Deleted e-mail is still public record

12/10/2008
BY JIM PROVANCE
BLADE COLUMBUS BUREAU CHIEF

COLUMBUS - Government cannot skirt its public-records responsibilities simply by hitting the delete button, the state's highest court unanimously ruled yesterday.

In a groundbreaking decision addressing electronic public records, the Ohio Supreme Court found that a deleted e-mail doesn't cease to be a public record if it can still be retrieved from a computer's hard drive.

The court ruled in favor of The Blade in ordering the Seneca County commissioners to make "reasonable'' efforts to retrieve deleted e-mails.
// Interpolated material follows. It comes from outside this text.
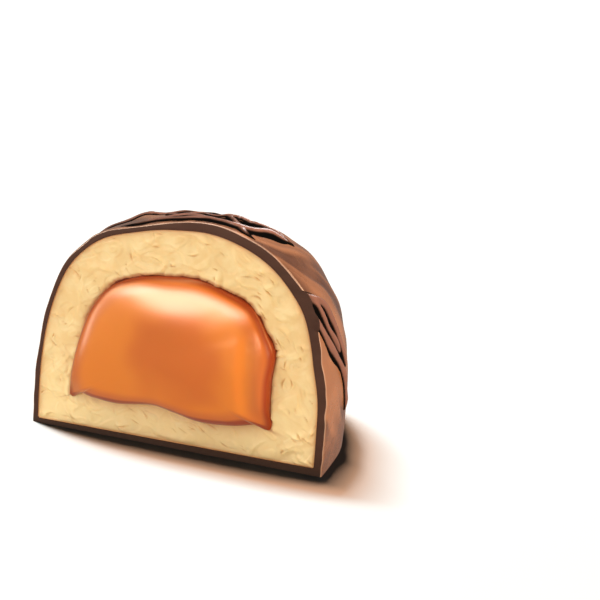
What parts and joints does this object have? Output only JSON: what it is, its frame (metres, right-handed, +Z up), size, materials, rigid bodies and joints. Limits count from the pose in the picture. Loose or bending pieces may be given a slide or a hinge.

It rejected the county's contention that such a ruling would "severely" compromise government's ability to use e-mail by forcing it to spend "countless hours" and "endless finances" to comply with public-records requests.

"If anything, our holding ensures that public officials will be more cognizant of their duties under the applicable records retention and disposition policies and will be less likely to delete work-related public office e-mails in violation of those policies," wrote Justice Paul Pfeifer. "Otherwise, without proper preservation of public records, 'the right of access to government records is a hollow one.'•"

Noting that the "novel issue" of deleted e-mails was not previously settled law, the court did not find that the county's position was unreasonable. As a result, it rejected the newspaper's request that the commissioners reimburse it for its attorney fees.

The court also declined to order the county to "promptly comply" with similar public-records requests in the future, noting that The Blade failed to show a pattern of noncompliance on the county's part.

The Toledo newspaper, while reporting on the commissioners' decision to raze the county's landmark 1884 courthouse in downtown Tiffin, requested all e-mails sent, received, or deleted during an 18-month period beginning Jan. 1, 2006. The commissioners at first responded with a smattering of e-mails, but then, after the newspaper sued, suddenly produced more than 700 pages of additional e-mails.

The court found that the board may have deleted e-mails in violation of its own record-retention policy. It took note of "substantial gaps" in the initial response of the commissioners to The Blade's request and the fact that Commissioner Mike Bridinger had admitted to routinely deleting e-mails at one point. Commissioner Ben Nutter's e-mail record also had a several-month gap in which all his e-mails were deleted.

The newspaper sought to force the county to hire a forensic computer expert, arguing that it had reason to believe some of the deleted e-mails contained illegal private communications related to the courthouse's demolition weeks before the Aug. 31, 2006, commissioners' public vote to replace the historic building.

At that meeting the county commissioners, including two of the current commissioners - David Sauber and Mr. Nutter - voted to demolish the historic courthouse without a word of debate or discussion.

A local historic preservation group sued the commissioners, claiming they violated the state's open-meetings law by discussing the courthouse demolition outside of the public meeting, but courts rejected the claim, saying preservationists failed to produce evidence to prove their allegations.

The commissioners have since at least temporarily retreated from their plan to demolish the courthouse and are instead considering an agreement to allow the local port authority to renovate it and lease it back to the county.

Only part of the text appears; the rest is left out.